-- Exercise requirements --
Look in the material below for the line with "if empty is" and the line with "# matrix. A", then set down exactly those two lines and all lines between, nothing more.

-- Source excerpt --
━━━━
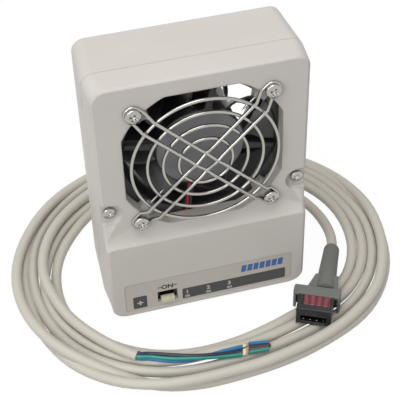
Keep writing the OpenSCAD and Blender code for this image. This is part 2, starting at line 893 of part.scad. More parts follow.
// The cores leave the end of the jacket and lie side by side across the coil
core_route = [
    [-33, -25, 0], [-27, -28.5, 0], [-19, -31, 0], [-10, -32.4, 0], [-1, -32.8, 0], [6, -33, 0], [12, -34, 0]
];
core_z = coil_h + core_d / 2 + 0.1;
module core(k, end) {
    side = (k - 1.5) * (core_d + 0.1);
    tube([for (p = concat(core_route, [end])) p + [side * 0.3, side, core_z]], core_d, 8);
}
module core_green() {
    color("#3c8a4a") core(3, [18.5, -33.4, 0]);
}
module core_dark() {
    color("#2b2740") core(2, [18, -34.6, 0]);
}
module core_blue() {
    color("#2f6fb0") core(1, [17.5, -35.6, 0]);
}
module core_brown() {
    color("#7a4a2c") core(0, [16.6, -37, 0]);
}

// ---------------------------------------------------------------- plug

plug_at = [43.1, -11.65, 8.9];
plug_turn = 243;
neck_tip_w = 8;
neck_w = 11;
neck_h = 7;
hood_step = 8.4;
hood_len = 13.2;
hood_w = 18.3;
hood_rim = 1.2;
hood_recess = 2.6;
body_len = 7.8;
slot_w = 10;
slot_h = 3.1;
slot_depth = 7;
lid_w = 10.6;
lid_len = 5;
lid_shift = 0.6;
lid_t = 1.5;
lid_gap = 0.1;
boot_d = 7;
boot_tip_d = 6;

// Local x points along the plug towards its open end
module at_plug() {
    translate(plug_at) rotate(plug_turn) children();
}

// Runs along the boot, from the plug towards the cable
module along_boot(start = 0) {
    v = cable_route[0] - plug_at;
    translate(plug_at) rotate([0, acos(v[2] / norm(v)), atan2(v[1], v[0])])
        translate([0, 0, start]) children();
}

module plug_boot() {
    boot_len = norm(cable_route[0] - plug_at);
    color("#737370") difference() {
        along_boot() cylinder(d1 = boot_d, d2 = boot_tip_d, h = boot_len + 1);
        at_plug() translate([0, -10, -10]) cube(20);
        along_boot(boot_len - 6) cylinder(d = cable_d + 0.3, h = 8);
    }
}

// Tapered neck and a wide hood, hollow at its front, that shrouds the plug's body
module plug_hood() {
    color("#6e6e6c") at_plug() {
        translate([0, 0, -neck_h / 2]) linear_extrude(neck_h) polygon([
            [0, -neck_tip_w / 2], [hood_step, -neck_w / 2],
            [hood_step, neck_w / 2], [0, neck_tip_w / 2]]);
        difference() {
            hull() {
                for (x = [hood_step + 1, hood_len - 1], s = [-1, 1])
                    translate([x, s * (hood_w / 2 - 1), -plug_h / 2])
                        cylinder(r = 1, h = plug_h, $fn = hull_fn);
            }
            translate([hood_len - hood_recess, hood_rim - hood_w / 2, -plug_h / 2 - 1])
                cube([hood_recess + 1, hood_w - 2 * hood_rim, plug_h + 1 - hood_rim]);
        }
    }
}

module lid_seat(grow = 0) {
    translate([hood_len + 0.2 - grow, lid_shift - lid_w / 2 - grow, plug_h / 2 - lid_t - grow])
        cube([lid_len + 2 * grow, lid_w + 2 * grow, lid_t + 1]);
}

// The contacts lie in one wide slot that is open at the plug's end
module contact_slot() {
    translate([hood_len + body_len - slot_depth, -slot_w / 2, -slot_h / 2 - slot_drop])
        cube([slot_depth + 1, slot_w, slot_h]);
}

module plug_body() {
    top = plug_h / 2 - hood_rim;
    color(black) at_plug() difference() {
        union() {
            translate([hood_len - hood_recess, -plug_body_w / 2, -plug_h / 2])
                cube([hood_recess + 0.1, plug_body_w, plug_h / 2 + top]);
            translate([hood_len + 0.1, -plug_body_w / 2, -plug_h / 2])
                cube([body_len - 0.1, plug_body_w, plug_h]);
        }
        lid_seat(lid_gap);
        contact_slot();
    }
}

module plug_cover() {
    color("#b23a45") at_plug() intersection() {
        lid_seat();
        translate([0, -20, -plug_h / 2]) cube([60, 40, plug_h]);
    }
}

// Four blades that stand on the floor of the slot, rooted in its rear wall
module plug_contacts() {
    color("#c9a24a") at_plug() for (k = [-1.5 : 1 : 1.5])
        translate([hood_len + body_len - slot_depth, k * slot_pitch - 0.4, -slot_h / 2 - slot_drop])
            cube([slot_depth - 1.2, 0.8, 2.2]);
}

// ---------------------------------------------------------------- assembly

module placed() {
    translate([0, -origin_y, 0]) children();
}

placed() front_cover();
placed() rear_cover();
placed() fan_frame();
placed() motor_mount();
placed() fan_rotor();
placed() fan_shaft();
placed() rotor_magnet();
placed() stator_core();
placed() stator_coils();
placed() motor_board();
placed() shaft_bearings();
placed() motor_label();
placed() fan_lead_red();
placed() fan_lead_black();
placed() finger_guard();
placed() guard_screws();
placed() guard_nuts();
placed() case_screws();
placed() needle_holders();
placed() emitter_needles();
placed() control_board();
placed() high_voltage_module();
placed() high_voltage_leads();
placed() switch_body();
placed() switch_knob();
placed() switch_contacts();
placed() indicator_lights();
placed() power_socket();
placed() socket_pins();
placed() filter_capacitor();
placed() panel_overlay();
placed() cable_coil();
placed() cable_lead();
placed() core_blue();
placed() core_brown();
placed() core_green();
placed() core_dark();
placed() plug_boot();
placed() plug_hood();
placed() plug_body();
placed() plug_cover();
placed() plug_contacts();
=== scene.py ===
# %% [markdown]
# A compact ionizing blower stands on a table inside the loose coil of its own power cable.
# The construction model gives every solid its place. This script keeps those solids, gives
# them real finishes, and makes the parts that a construction model only roughs out: the
# coiled cable, the woven wire guard and the printing on the panel.

from math import cos, pi, radians, sin, sqrt

import bmesh
import bpy
from mathutils import Matrix, Vector


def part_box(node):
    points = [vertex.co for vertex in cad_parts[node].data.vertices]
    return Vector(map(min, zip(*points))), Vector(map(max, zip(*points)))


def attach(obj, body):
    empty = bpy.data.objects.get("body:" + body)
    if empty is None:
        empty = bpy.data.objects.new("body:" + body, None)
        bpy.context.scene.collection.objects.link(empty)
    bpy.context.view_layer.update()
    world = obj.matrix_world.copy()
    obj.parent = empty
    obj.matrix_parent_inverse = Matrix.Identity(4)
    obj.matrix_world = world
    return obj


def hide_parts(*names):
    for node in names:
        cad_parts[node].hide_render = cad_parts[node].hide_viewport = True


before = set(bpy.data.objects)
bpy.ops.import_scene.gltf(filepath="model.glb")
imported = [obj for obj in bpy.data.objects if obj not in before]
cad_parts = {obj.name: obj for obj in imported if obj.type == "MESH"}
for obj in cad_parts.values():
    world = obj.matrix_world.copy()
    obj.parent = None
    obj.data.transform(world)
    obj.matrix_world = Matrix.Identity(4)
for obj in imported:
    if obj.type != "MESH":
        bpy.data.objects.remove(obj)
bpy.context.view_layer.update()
MM = 0.001
# The overlay's front is 2.5 mm in front of the fan face, so it tells where that face is
face_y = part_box("panel_overlay")[0][1] + 2.5 * MM


def place(x, y, z):
    """A point in millimetres, measured from the fan face, as the scene's metres."""
    return Vector((x * MM, face_y + y * MM, z * MM))


print("fan face at y =", round(face_y / MM, 2), "mm;", len(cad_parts), "nodes")

# %% [markdown]
# The camera stands to the left of the blower and looks down on it, so the front, the top and
# the whole coil show. A camera can be turned with Euler angles, but three plain directions are
# easier to follow: the one it looks along, its right and its up. They are the columns of its
# matrix. A long lens keeps the upright edges nearly parallel.

# %% Camera
yaw, pitch, roll = radians(13.70), radians(42.58), radians(-1.95)
forward = Vector((sin(yaw) * cos(pitch), cos(yaw) * cos(pitch), -sin(pitch)))
right = Vector((cos(yaw), -sin(yaw), 0))
up = right.cross(forward)
axes = (right * cos(roll) + up * sin(roll), up * cos(roll) - right * sin(roll), -forward)
CAMERA_AT = (-0.0766, -0.32175, 0.3417)
camera = bpy.data.objects.new("camera", bpy.data.cameras.new("camera"))
bpy.context.scene.collection.objects.link(camera)
camera.matrix_world = Matrix.Translation(CAMERA_AT) @ Matrix(axes).transposed().to_4x4()
camera.data.sensor_width = 36
camera.data.lens = 103.78
bpy.context.scene.camera = camera
print("camera", [round(v, 3) for v in camera.location], "lens", camera.data.lens)

# %% [markdown]
# Every finish below is a small node tree. One function adds a node: it takes the kind of node,
# the values or links for its inputs, and its settings. A second turns a hex colour, which is
# written in sRGB as on a colour card, to the linear light values that the renderer works in.
# The last four put pieces into the scene: they turn a bmesh into a mesh with its finish, make
# an object of it that rides on a body, and give the turn that lays an upright shape along a way.


# %% Helpers
def linear(hex_colour):
    values = [int(hex_colour[k:k + 2], 16) / 255 for k in (1, 3, 5)]
    return tuple(v / 12.92 if v <= 0.04045 else ((v + 0.055) / 1.055) ** 2.4 for v in values) + (1,)


def add(tree, kind, inputs=None, **settings):
    made = tree.nodes.new("ShaderNode" + kind)
    for name, value in settings.items():
        setattr(made, name, value)
    for name, value in (inputs or {}).items():
        if isinstance(value, bpy.types.NodeSocket):
            tree.links.new(value, made.inputs[name])
        else:
            made.inputs[name].default_value = value
    return made


def new_finish(name):
    """An empty material: its tree, its shader and the object's own coordinates."""
    material = bpy.data.materials.new(name)
    material.use_nodes = True
    tree = material.node_tree
    return material, tree, tree.nodes["Principled BSDF"], add(tree, "TexCoord").outputs["Object"]


def join(tree, shader, **links):
    for name, socket in links.items():
        tree.links.new(socket, shader.inputs[name.replace("_", " ")])


def blend(tree, factor, first, second):
    """A colour between two others, as a pattern's factor says."""
    mix = add(tree, "Mix", {"Factor": factor}, data_type="RGBA")
    mix.inputs[6].default_value, mix.inputs[7].default_value = first, second
    return mix.outputs[2]


def to_mesh(bm, name, material):
    mesh = bpy.data.meshes.new(name)
    bm.to_mesh(mesh)
    bm.free()
    mesh.materials.append(material)
    return mesh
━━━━
-- Expected answer --
    if empty is None:
        empty = bpy.data.objects.new("body:" + body, None)
        bpy.context.scene.collection.objects.link(empty)
    bpy.context.view_layer.update()
    world = obj.matrix_world.copy()
    obj.parent = empty
    obj.matrix_parent_inverse = Matrix.Identity(4)
    obj.matrix_world = world
    return obj


def hide_parts(*names):
    for node in names:
        cad_parts[node].hide_render = cad_parts[node].hide_viewport = True


before = set(bpy.data.objects)
bpy.ops.import_scene.gltf(filepath="model.glb")
imported = [obj for obj in bpy.data.objects if obj not in before]
cad_parts = {obj.name: obj for obj in imported if obj.type == "MESH"}
for obj in cad_parts.values():
    world = obj.matrix_world.copy()
    obj.parent = None
    obj.data.transform(world)
    obj.matrix_world = Matrix.Identity(4)
for obj in imported:
    if obj.type != "MESH":
        bpy.data.objects.remove(obj)
bpy.context.view_layer.update()
MM = 0.001
# The overlay's front is 2.5 mm in front of the fan face, so it tells where that face is
face_y = part_box("panel_overlay")[0][1] + 2.5 * MM


def place(x, y, z):
    """A point in millimetres, measured from the fan face, as the scene's metres."""
    return Vector((x * MM, face_y + y * MM, z * MM))


print("fan face at y =", round(face_y / MM, 2), "mm;", len(cad_parts), "nodes")

# %% [markdown]
# The camera stands to the left of the blower and looks down on it, so the front, the top and
# the whole coil show. A camera can be turned with Euler angles, but three plain directions are
# easier to follow: the one it looks along, its right and its up. They are the columns of its
# matrix. A long lens keeps the upright edges nearly parallel.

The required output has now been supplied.